YOUR INSTRUCTIONS: Print verbatim the opening line of the material and every subsequent line through the one containing "return spot, np.cross(back, ahead), back".

——————

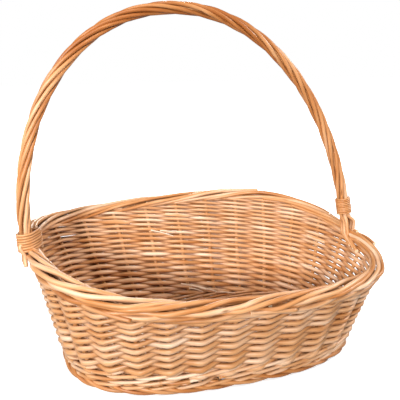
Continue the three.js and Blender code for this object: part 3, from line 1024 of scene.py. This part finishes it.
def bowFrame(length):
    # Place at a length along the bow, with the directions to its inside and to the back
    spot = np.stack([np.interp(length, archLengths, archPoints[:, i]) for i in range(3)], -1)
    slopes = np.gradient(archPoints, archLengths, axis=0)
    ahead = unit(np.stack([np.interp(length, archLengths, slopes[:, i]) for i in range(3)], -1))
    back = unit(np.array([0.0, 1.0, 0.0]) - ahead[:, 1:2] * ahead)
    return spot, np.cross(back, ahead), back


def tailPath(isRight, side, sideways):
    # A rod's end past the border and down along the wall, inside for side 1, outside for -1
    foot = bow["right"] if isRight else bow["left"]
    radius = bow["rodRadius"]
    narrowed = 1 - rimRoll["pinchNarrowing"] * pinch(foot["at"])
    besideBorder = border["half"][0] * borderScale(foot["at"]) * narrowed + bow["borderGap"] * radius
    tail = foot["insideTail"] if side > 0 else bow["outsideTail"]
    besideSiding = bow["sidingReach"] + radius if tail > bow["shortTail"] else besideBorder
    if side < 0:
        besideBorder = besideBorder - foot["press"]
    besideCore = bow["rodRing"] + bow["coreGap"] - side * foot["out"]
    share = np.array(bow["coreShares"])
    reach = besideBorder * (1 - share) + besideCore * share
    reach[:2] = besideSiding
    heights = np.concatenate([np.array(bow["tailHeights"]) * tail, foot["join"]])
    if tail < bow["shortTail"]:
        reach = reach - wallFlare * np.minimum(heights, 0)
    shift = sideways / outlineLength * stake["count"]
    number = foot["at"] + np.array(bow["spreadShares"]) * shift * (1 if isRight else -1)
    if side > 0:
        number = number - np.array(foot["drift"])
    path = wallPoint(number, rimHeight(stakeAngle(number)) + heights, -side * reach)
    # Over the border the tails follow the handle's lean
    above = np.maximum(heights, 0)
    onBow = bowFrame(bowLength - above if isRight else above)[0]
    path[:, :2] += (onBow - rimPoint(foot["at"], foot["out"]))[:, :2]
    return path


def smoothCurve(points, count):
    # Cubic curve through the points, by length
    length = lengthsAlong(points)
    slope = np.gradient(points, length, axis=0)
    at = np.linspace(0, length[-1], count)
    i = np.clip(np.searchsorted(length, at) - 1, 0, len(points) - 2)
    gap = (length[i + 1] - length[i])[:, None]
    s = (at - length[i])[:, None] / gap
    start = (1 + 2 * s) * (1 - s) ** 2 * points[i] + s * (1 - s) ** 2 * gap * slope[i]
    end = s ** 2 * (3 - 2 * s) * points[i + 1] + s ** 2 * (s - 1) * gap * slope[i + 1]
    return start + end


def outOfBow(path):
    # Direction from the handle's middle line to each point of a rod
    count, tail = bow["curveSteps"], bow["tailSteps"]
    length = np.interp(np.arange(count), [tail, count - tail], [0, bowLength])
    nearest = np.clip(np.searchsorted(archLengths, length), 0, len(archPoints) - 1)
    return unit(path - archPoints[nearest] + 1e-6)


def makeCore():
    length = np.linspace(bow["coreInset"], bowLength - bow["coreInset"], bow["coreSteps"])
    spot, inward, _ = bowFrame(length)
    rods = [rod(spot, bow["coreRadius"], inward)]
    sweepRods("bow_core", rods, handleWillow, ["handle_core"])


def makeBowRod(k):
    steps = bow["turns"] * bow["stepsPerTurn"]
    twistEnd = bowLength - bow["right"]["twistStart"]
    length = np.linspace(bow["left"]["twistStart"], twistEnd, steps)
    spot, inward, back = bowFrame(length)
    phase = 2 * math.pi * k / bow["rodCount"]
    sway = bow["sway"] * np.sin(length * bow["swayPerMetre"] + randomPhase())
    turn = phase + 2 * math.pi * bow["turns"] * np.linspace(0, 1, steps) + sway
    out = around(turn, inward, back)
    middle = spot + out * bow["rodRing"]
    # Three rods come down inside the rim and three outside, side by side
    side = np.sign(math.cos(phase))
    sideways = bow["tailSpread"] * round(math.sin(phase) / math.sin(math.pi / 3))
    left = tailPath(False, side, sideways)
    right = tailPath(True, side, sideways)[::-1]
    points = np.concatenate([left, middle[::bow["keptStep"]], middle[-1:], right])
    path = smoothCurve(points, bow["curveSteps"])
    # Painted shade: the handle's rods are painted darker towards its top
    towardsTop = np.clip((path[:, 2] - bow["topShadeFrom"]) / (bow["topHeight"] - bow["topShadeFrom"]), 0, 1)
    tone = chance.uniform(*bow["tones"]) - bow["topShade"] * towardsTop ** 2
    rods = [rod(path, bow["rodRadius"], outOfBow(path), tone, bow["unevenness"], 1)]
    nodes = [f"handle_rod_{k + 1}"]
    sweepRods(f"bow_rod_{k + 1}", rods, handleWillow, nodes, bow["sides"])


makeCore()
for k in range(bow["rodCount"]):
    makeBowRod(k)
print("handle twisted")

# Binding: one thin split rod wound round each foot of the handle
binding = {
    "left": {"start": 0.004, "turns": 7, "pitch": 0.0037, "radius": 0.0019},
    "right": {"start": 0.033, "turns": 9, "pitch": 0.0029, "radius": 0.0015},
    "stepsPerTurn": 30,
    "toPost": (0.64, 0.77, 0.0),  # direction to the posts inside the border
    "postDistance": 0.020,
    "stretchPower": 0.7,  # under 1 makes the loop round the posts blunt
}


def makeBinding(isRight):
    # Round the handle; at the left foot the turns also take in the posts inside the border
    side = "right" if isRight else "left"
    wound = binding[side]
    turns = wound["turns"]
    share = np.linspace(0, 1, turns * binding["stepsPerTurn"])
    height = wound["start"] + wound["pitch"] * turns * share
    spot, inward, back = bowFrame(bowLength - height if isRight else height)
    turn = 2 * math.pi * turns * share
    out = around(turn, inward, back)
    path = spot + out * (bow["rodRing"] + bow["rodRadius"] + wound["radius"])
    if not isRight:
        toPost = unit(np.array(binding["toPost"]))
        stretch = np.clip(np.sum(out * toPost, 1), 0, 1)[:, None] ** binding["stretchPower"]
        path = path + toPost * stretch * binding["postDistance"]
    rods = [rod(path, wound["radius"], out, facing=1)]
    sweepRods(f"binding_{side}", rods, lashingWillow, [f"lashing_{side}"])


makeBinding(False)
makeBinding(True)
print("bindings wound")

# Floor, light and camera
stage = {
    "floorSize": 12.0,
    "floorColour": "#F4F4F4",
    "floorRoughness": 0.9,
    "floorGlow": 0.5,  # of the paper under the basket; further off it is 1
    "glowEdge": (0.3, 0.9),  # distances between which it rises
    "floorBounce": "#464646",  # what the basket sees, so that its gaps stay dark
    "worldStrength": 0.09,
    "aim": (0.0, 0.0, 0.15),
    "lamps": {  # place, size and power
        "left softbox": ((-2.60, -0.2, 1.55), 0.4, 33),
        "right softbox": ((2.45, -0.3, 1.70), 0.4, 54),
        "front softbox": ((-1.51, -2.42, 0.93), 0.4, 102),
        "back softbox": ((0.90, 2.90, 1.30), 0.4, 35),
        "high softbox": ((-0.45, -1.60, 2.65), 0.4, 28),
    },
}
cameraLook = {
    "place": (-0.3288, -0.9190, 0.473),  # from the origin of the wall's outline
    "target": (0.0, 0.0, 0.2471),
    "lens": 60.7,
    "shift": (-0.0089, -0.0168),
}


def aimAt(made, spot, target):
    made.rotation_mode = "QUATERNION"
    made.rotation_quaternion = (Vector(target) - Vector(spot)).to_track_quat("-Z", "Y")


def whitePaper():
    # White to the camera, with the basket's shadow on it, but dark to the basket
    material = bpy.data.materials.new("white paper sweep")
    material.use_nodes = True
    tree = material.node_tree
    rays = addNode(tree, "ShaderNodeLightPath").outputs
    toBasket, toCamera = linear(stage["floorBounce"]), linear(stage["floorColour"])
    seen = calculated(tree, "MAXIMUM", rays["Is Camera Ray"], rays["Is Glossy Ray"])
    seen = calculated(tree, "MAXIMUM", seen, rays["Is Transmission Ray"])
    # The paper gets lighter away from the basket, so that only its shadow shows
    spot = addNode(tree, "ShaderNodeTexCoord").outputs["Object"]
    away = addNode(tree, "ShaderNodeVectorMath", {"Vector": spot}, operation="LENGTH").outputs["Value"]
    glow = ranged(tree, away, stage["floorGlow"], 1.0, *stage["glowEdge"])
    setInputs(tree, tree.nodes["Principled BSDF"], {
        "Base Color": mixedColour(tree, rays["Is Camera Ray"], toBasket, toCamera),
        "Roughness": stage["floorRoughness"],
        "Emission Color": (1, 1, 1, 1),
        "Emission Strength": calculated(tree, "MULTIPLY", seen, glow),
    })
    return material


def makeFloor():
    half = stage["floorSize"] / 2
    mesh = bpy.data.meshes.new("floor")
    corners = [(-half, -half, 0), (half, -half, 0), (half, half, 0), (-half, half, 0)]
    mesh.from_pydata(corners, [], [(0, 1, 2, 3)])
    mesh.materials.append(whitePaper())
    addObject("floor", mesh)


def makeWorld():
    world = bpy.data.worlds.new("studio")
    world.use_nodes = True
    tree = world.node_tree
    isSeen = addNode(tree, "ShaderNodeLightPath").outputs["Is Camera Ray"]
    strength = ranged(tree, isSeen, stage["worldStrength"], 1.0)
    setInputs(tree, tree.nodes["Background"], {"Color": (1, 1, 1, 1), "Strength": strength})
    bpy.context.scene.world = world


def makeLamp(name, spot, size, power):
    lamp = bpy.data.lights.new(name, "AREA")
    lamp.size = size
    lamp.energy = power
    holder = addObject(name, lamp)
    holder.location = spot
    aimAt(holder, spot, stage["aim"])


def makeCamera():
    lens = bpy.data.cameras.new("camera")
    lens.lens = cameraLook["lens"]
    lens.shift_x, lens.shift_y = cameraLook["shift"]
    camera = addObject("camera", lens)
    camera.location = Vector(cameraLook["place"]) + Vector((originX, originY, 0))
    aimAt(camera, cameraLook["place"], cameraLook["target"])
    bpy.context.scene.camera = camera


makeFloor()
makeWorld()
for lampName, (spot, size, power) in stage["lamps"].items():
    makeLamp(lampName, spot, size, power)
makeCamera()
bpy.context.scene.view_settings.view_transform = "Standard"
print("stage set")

——————

OUTPUT FOR THIS TASK:
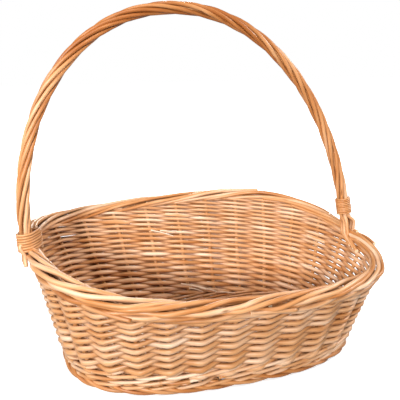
Continue the three.js and Blender code for this object: part 3, from line 1024 of scene.py. This part finishes it.
def bowFrame(length):
    # Place at a length along the bow, with the directions to its inside and to the back
    spot = np.stack([np.interp(length, archLengths, archPoints[:, i]) for i in range(3)], -1)
    slopes = np.gradient(archPoints, archLengths, axis=0)
    ahead = unit(np.stack([np.interp(length, archLengths, slopes[:, i]) for i in range(3)], -1))
    back = unit(np.array([0.0, 1.0, 0.0]) - ahead[:, 1:2] * ahead)
    return spot, np.cross(back, ahead), back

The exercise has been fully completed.